Value
A Value element represents an amount of fungible tokens on a universe chain. Values standardize fungible tokens within the protocol, making them programmable both on universe chains and on the Previous chain.
Before a value can be used in objects, it must be registered in the Element Registry, providing the token standard, contract address, and related materials during registration.
For example, if you're creating an NFT representing a gift card, you can conceptualize it as an object composed of two elements: a value element representing the face value, say 20 $USDC, and a material element representing the card’s background image.

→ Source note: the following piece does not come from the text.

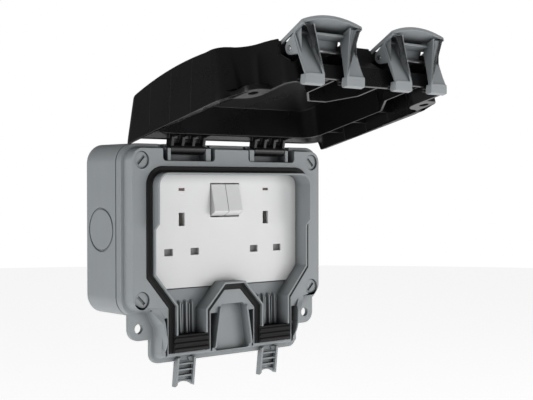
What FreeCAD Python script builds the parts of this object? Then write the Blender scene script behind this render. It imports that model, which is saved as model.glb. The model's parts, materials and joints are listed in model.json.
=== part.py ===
import FreeCAD, Part
import math
import os
import re
import Sketcher

# Outdoor weatherproof twin switched socket, lid open.
# X runs to the right, Z up, and the back face of the box lies on the plane Y = 0.
# Depths are measured forward from that back face, so a depth d lies at Y = -d.

SIZES = [
    ("box_width", 177.0, "width of box, rim and lid"),
    ("box_height", 114.0, "height of box and rim"),
    ("corner_radius", 13.0, "corner radius of box, rim and lid"),
    ("box_depth", 34.6, "front edge of the rear box"),
    ("wall", 2.5, "moulded wall of box, frame and lid"),
    ("back_wall", 3.0, "back wall of the rear box"),
    ("seam_gap", 0.8, "seam between rear box and front frame"),
    ("rim_thickness", 5.6, "thickness of the frame's outer rim"),
    ("face_height", 6.1, "how far the frame's face stands in front of the rim"),
    ("rim_step", 2.6, "step from the rim edge to the foot of the raised face"),
    ("face_draft", 2.4, "inward draft of the raised face"),
    ("top_margin", 3.0, "margin above the raised face"),
    ("skirt_step", 23.1, "step from the box side to the lower skirt"),
    ("skirt_drop", 89.5, "bottom of the lower skirt below the box centre"),
    ("notch_radius", 8.0, "concave radius between rim and skirt"),
    ("skirt_radius", 6.5, "bottom corner radius of the skirt"),
    ("seal_margin", 15.9, "margin outside the seal groove at the sides"),
    ("seal_top_margin", 15.0, "margin above the seal groove"),
    ("seal_radius", 13.0, "top corner radius of the seal groove"),
    ("shoulder_drop", 31.5, "upper end of the slanted shoulder"),
    ("shoulder_low_drop", 52.6, "lower end of the slanted shoulder"),
    ("channel_margin", 27.9, "centre of each cable channel inside the skirt's side"),
    ("channel_half", 17.2, "half width of the seal outline at a cable channel"),
    ("channel_foot", 6.5, "skirt below the cable channels"),
    ("hump_low_drop", 57.0, "lower end of the hump's slant"),
    ("hump_top_drop", 43.1, "flat top of the hump between the channels"),
    ("hump_half", 7.0, "half width of the hump's flat top"),
    ("seal_width", 4.1, "width of the seal"),
    ("seal_lift", 0.4, "how far the seal stands in front of the face"),
    ("seal_groove", 2.4, "depth of the seal groove"),
    ("seal_upstand", 1.1, "upstand of the seal against the lip"),
    ("lip_thickness", 1.4, "thickness of the lip inside the seal"),
    ("lip_low", 3.5, "height of the lower lip in front of the face"),
    ("lip_high", 7.9, "height of the upper lip in front of the face"),
    ("lip_step", 2.0, "height of the step in the lip above the box centre"),
    ("plate_front", 39.0, "front face of the socket plate"),
    ("plate_thickness", 2.4, "thickness of the socket plate"),
    ("plate_seat", 0.3, "clearance between plate and frame"),
    ("plate_wing", 7.9, "fixing wings of the plate beyond the seal's outer edge"),
    ("window_margin", 4.8, "window inside the seal's outer edge at the sides"),
    ("window_top_margin", 5.5, "top of the window below the seal's outer edge"),
    ("window_drop", 38.4, "bottom of the window below the box centre"),
    ("window_radius", 7.5, "corner radius of the window"),
    ("post_radius", 3.9, "radius of the posts that carry the plate"),
    ("plate_lap", 2.1, "how far the plate reaches behind the window's edge"),
    ("outlet_pitch", 75.4, "distance between the two outlets"),
    ("pin_drop", 16.0, "line and neutral pin line below the box centre"),
    ("earth_rise", 22.2, "earth pin above the line and neutral pins"),
    ("pin_pitch", 22.2, "distance between line and neutral pins"),
    ("flat_pin_width", 7.0, "width of a line or neutral aperture"),
    ("flat_pin_height", 4.6, "height of a line or neutral aperture"),
    ("earth_width", 4.8, "width of the earth aperture"),
    ("earth_height", 8.9, "height of the earth aperture"),
    ("screw_inset_x", 12.6, "cover screws inside the box's sides"),
    ("screw_inset_z", 10.95, "cover screws inside the box's top and bottom"),
    ("screw_head", 5.5, "radius of a cover screw head"),
    ("screw_recess", 1.2, "depth of a cover screw head below the raised face"),
    ("screw_gap", 0.25, "radial clearance round a cover screw head"),
    ("hinge_inset", 3.0, "hinge axis below the top of the box"),
    ("hinge_lift", 0.5, "hinge axis in front of the rim"),
    ("slot_inner", 15.2, "inner end of each hinge slot"),
    ("slot_outer", 58.8, "outer end of each hinge slot"),
    ("slot_drop", 8.3, "floor of the hinge slot below the hinge axis"),
    ("slot_floor", 37.0, "depth of the hinge slot's back wall"),
    ("knuckle_inner", 22.1, "inner end of a lid knuckle"),
    ("knuckle_outer", 51.0, "outer end of a lid knuckle"),
    ("knuckle_radius", 4.0, "radius of knuckles and hinge ears"),
    ("ear_gap", 0.3, "end clearance between knuckle and hinge ear"),
    ("ear_outer", 2.8, "thickness of the outer hinge ear"),
    ("ear_inner", 4.4, "thickness of the inner hinge ear"),
    ("hinge_pin", 1.5, "radius of the hinge pins"),
    ("pin_gap", 0.05, "radial running clearance on pins"),
    ("open_angle", 103.65, "how far the lid stands open"),
    ("lid_gap", 0.8, "gap between rim and lid edge, lid closed"),
    ("relief_gap", 0.4, "gap between the face and the lid's edge above the hinge"),
    ("lid_front", 74.5, "front of the lid at its lower end, lid closed"),
    ("lid_fall", 4.0, "how much shallower the lid is at its upper end"),
    ("lid_draft", 4.5, "inward draft of the lid's sides"),
    ("lid_top_drop", 1.0, "virtual top of the sloping wall below the box's top at the lid's edge"),
    ("lid_top_angle", 22.3, "slope of the lid's top wall"),
    ("crest_bend", 3.0, "reach of the bend between front and top wall of the lid"),
    ("lid_overhang", 3.0, "lid's lower end beyond the skirt at each side"),
    ("lid_skirt_radius", 9.0, "corner radius at the lid's lower end"),
    ("lid_overlap", 2.0, "lid's lower end below the skirt"),
    ("lid_chin_rise", 9.5, "chin above the lid's lower end"),
    ("rib_inset", 0.9, "sealing wall inside the seal's outer edge"),
    ("rib_wall", 1.7, "thickness of the lid's sealing wall"),
    ("rib_gap", 0.3, "gap between sealing wall and seal"),
    ("lug_inset", 13.9, "padlock holes inside the box's sides"),
    ("lug_fall", 8.2, "padlock holes below the box's lower edge"),
    ("lug_hole", 3.15, "radius of a padlock hole"),
    ("lug_radius", 8.0, "radius of a padlock lug"),
    ("lug_thickness", 3.2, "thickness of a padlock lug and of the skirt's edge"),
    ("latch_pivot_depth", 63.0, "latch pivot in front of the back face, lid closed"),
    ("latch_pivot_rise", 4.5, "latch pivot above the lid's lower end"),
    ("pocket_rise", 9.6, "top of the lid's latch pocket above the pivot"),
    ("pocket_wall", 1.8, "wall round the lid's latch pocket"),
    ("latch_half", 23.8, "half width of a latch"),
    ("latch_wall", 1.8, "thickness of the latch's walls"),
    ("latch_pin", 1.4, "radius of the latch pins"),
    ("latch_ear", 4.4, "radius of the latch ears"),
    ("latch_gap", 0.35, "side clearance of latch and lid"),
    ("boss_outer", 19.8, "outer side of the lid's latch bosses from the latch centre"),
    ("boss_width", 4.5, "width of a latch boss on the lid"),
    ("guide_half", 7.9, "half width of a cable guide"),
    ("guide_length", 19.9, "length of a cable guide"),
    ("guide_rise", 2.2, "top of a cable guide above the skirt's lower edge"),
    ("guide_seat", 3.5, "notch for a guide's tongue in the skirt's lower edge"),
    ("guide_back", 39.9, "back of a cable guide at its top"),
    ("guide_depth", 4.4, "depth of a cable guide"),
    ("guide_lean", 2.4, "how far a guide leans to the wall over its length"),
    ("guide_wall", 1.8, "thickness of a cable guide's side walls"),
    ("guide_mouth", 11.9, "radius of the hollow at a guide's lower end"),
    ("gland_height", 11.4, "height of a gland"),
    ("gland_gap", 0.3, "clearance between gland and channel"),
    ("floor_depth", 38.2, "floor of the cable channels"),
    ("base_back", 12.0, "back of the socket mechanism housing"),
    ("base_half", 64.0, "half width of the mechanism housing"),
    ("rocker_width", 12.6, "width of one rocker"),
    ("rocker_height", 23.0, "height of a rocker"),
    ("rocker_rise", 19.0, "rocker centre above the box centre"),
    ("rocker_gap", 0.3, "clearance round the rockers"),
    ("rocker_dip", 2.1, "room behind the plate for the pressed end of a rocker"),
    ("rocker_axis", 33.5, "rocker axis in front of the back face"),
    ("rocker_pin", 1.25, "radius of the rocker pin"),
    ("bar_width", 4.0, "width of the brass bars"),
    ("bar_thickness", 1.2, "thickness of brass bars and clips"),
    ("contact_floor", 14.0, "seat of the contacts in the mechanism housing"),
    ("neutral_drop", 28.5, "neutral bar below the box centre"),
    ("earth_bar_rise", 16.2, "earth bar above the box centre"),
    ("line_bar_rise", 27.0, "line bar above the box centre"),
    ("fixing_pitch_x", 140.0, "spacing of the wall fixing holes across"),
    ("fixing_pitch_z", 60.0, "spacing of the wall fixing holes up and down"),
    ("fixing_hole", 2.4, "radius of the wall fixing holes"),
    ("knockout_radius", 14.7, "radius of the cable knockouts"),
]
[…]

On the universe chain, the set contract holds the token for the object (meaning whoever owns the object can withdraw or use the $USDC). On the Previous chain, the kind contract can read the current balance from the Value element, load the token image, resize it, and overlay it on the background image.
Representation
A Value is represented by the following structure:
struct Value {
uint64 token;
uint192 amount;
}
Fields
Type | Field | Desc |
---|---|---|
uint64 | token | The ID of the fungible token contract. |
uint192 | amount | The amount of the fungible token. |
The higher 8 bits of the token field are used to indicate the token standard. The lower 56 bits of the token field are an index to identify a specific token among all tokens registered under the same standard.
Token Standards
Currently supported standards for fungible tokens include:
Standard Type | Standard Value | Description |
---|---|---|
TOKEN_STD_NATIVE | 1 | Native token (e.g., ETH). |
TOKEN_STD_20 | 2 | ERC-20-like tokens(e.g., USDC). |
Additional token standards can be registered by users, allowing for future token types to be supported.
Encoding
Value can be encoded as a uint256 or a bytes32::
uint256 encoded1 = (uint256(token) << 192) | uint256(amount);
bytes32 encoded2 = bytes32((uint256(token) << 192) | uint256(amount));
Limitation
The amount field is allocated 192 bits, which allows for a maximum value of 2^192 - 1
. While this is large enough for most scenarios, tokens with very high decimal places might approach this upper limit, potentially leading to an overflow or other boundary-related issues in cases of extremely high precision.